У Лушникова же произошла встреча учеников академии с художником Николаем Николаевичем Ге. Темным мартовским вечером 1893 года, словно заговорщики, поодиночке пробирались они черным тоннелем в подвальном этаже дома. Пришло никак не меньше тридцати человек. За десятками голов в густом папиросном дыму увидели лысину и бородатое лицо, знакомое по фотокарточкам. Вдохновенно — почти до рассвета — рассказывал Ге о собственной протекшей молодости, о тогдашней академии. Виктору запомнилось, что Ге советовал держаться сейчас в искусстве «московского духа» — более живописного и свободного, а «мертвую» академию ругал на чем свет стоит.
Изъеденный теплой сырью лед шел по Неве — совсем черной в сумерках. Отражался в ней розовато светящийся низ Петропавловки, а верх ее тонул в тумане. Светились огоньки бастионных куртин. Неприятный жалобный писк чаек. У ног — ступени, залитые водой, за спиной — ночные громады соборов, позеленевшие бронзовые люди этого города.

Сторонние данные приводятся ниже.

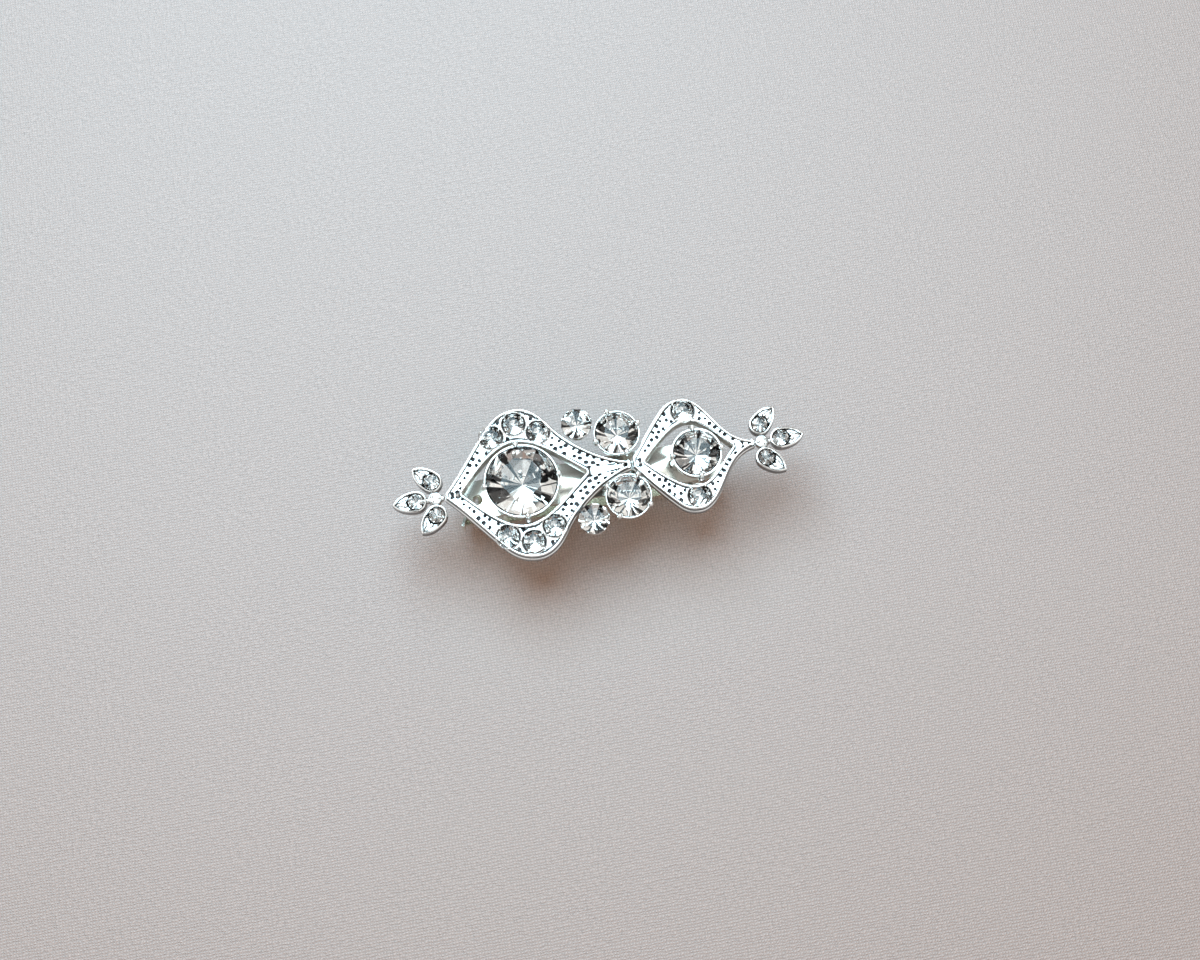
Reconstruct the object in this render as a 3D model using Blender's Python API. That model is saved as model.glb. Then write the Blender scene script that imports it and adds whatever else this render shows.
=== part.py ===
import math

import bmesh
import bpy
import numpy as np

MM = 0.001

# The clip lies with its clasp arm down: X along it, Y across it, Z up.
# All heights are above the arm's underside.

# Pierced ornament frames
FRAME_BOTTOM = 11.0 * MM
FRAME_TOP = 12.9 * MM
FRAME_EDGE = 0.18 * MM
FRAME_RIM = 0.55 * MM
CHANNEL_DEPTH = 0.3 * MM
POST_RADIUS = 0.7 * MM
LARGE_POST_X = 2.9 * MM
SMALL_POST_X = 6.35 * MM
CURVE_STEPS = 9
LEVEL_STEP = 1e-9

# Upper halves of the outlines, as cubic curves in millimetres; the lower halves mirror them
LARGE_OUTER = [
    [(-23.8, 0.5), (-21.0, 3.3), (-18.3, 7.2), (-16.2, 9.5)],
    [(-16.2, 9.5), (-14.9, 11.1), (-13.3, 12.0), (-11.2, 12.0)],
    [(-11.2, 12.0), (-9.3, 12.0), (-7.6, 10.7), (-6.2, 8.5)],
    [(-6.2, 8.5), (-4.4, 5.7), (0.2, 1.6), (4.95, 0.7)],
]
LARGE_INNER = [
    [(-21.1, 0.0), (-18.9, 2.2), (-15.6, 6.4), (-12.2, 6.4)],
    [(-12.2, 6.4), (-9.0, 6.4), (-6.0, 3.4), (-2.0, 0.0)],
]
SMALL_OUTER = [
    [(5.05, 0.7), (7.0, 3.2), (9.3, 6.2), (11.0, 7.9)],
    [(11.0, 7.9), (11.9, 8.8), (12.9, 9.1), (14.0, 9.1)],
    [(14.0, 9.1), (15.6, 9.1), (16.9, 7.8), (18.0, 6.1)],
    [(18.0, 6.1), (19.5, 4.0), (20.6, 1.2), (24.1, 0.55)],
]
SMALL_INNER = [
    [(7.2, 0.0), (9.0, 1.8), (11.8, 5.0), (14.4, 5.0)],
    [(14.4, 5.0), (16.8, 5.0), (18.6, 1.9), (20.6, 0.0)],
]

# Stones: radius, crown height, pavilion depth and height of the girdle's middle
GIRDLE = 0.1 * MM
TABLE_SHARE = 0.56
CROWN_RING_SHARE = 0.79
CROWN_RING_RISE = 0.53
PAVILION_RING_SHARE = 0.4
PAVILION_RING_DROP = 0.62
LEAF_TOP = FRAME_TOP - 0.15 * MM
BIG = {"radius": 5.4 * MM, "crown": 1.75 * MM, "pavilion": 4.1 * MM, "girdle": FRAME_TOP + 0.25 * MM}
CENTRE = {"radius": 3.5 * MM, "crown": 1.2 * MM, "pavilion": 2.75 * MM, "girdle": FRAME_TOP - 0.3 * MM}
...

Давно, еще в первый приезд, с такой отрадой увидел Виктор эти геометрически четкие контуры и плавность ритмов: опоясывающие стрелку Васильевского острова гранитные парапеты, каменные шары на каменных кубах, овалы подстриженных деревьев. Богатство серого камня, красного гранита, зеленого мха… Этот «Северный Рим». Эту бедную и величавую мощь столетий.
Вдоль каналов — облупленные стены, одни горчичного цвета, другие — красно-рыжей охры, потемневшие от мóкроти, а лишь посыплет снежок — и тут «налаживается» своя, особая гармония. Памятник фельдмаршалу в серебряной фольге инея. Полы распахнутой шинели и лицо оттаяли — черные, блестят…
Снег набухает тяжелой влагой. Воздух пахнет сыростью и угольной гарью: от нее даже першит в горле. Давит эта сырость, словно берет сердце в кулак и сжимает его. И вдруг — пронзает и течет огнем по спине другая, острая — сквозь все тело идущая боль, знакомая с детства.
Перетерпеть пришлось неимоверную муку. Операция на позвоночнике. Врачи велели немедля распрощаться с Петербургом. Видит Бог, как он любит Москву, но в училище не хотелось возвращаться.
7 сентября 1893 года написано заявление в училищный совет о том, что из-за болезни он запаздывает к началу классных занятий. Подписано заявление так: «Борисов-Мусатов».
Изначального и нарочитого поиска «благородного» созвучия в появлении двойной фамилии не было. Виктор объяснял близкому другу, что так получилось в житейской суете: не столько он сам, сколько само это имя нашло его. Давно при получении отцом и сыном ценных почтовых отправлений начались из-за писарских формул осложнения: отца именовали «Эльпидифор Борисов Мусатов», затем начали пояснять: «Борисов, он же Мусатов». Вторая фамилия как бы родилась из дедова имени. И даже не в 1891 году, как считалось, впервые встречается в бумагах двойная фамилия Виктора! То ли на слуху у саратовцев была часто газетами поминаемая фамилия домовладельца Борисова-Морозова, то ли отчество Виктора казалось громоздко. Но, например, уже на копии свидетельства об учебе в реальном училище, выданной весной 1889 года, стоит: «Виктору Борисову Мусатову».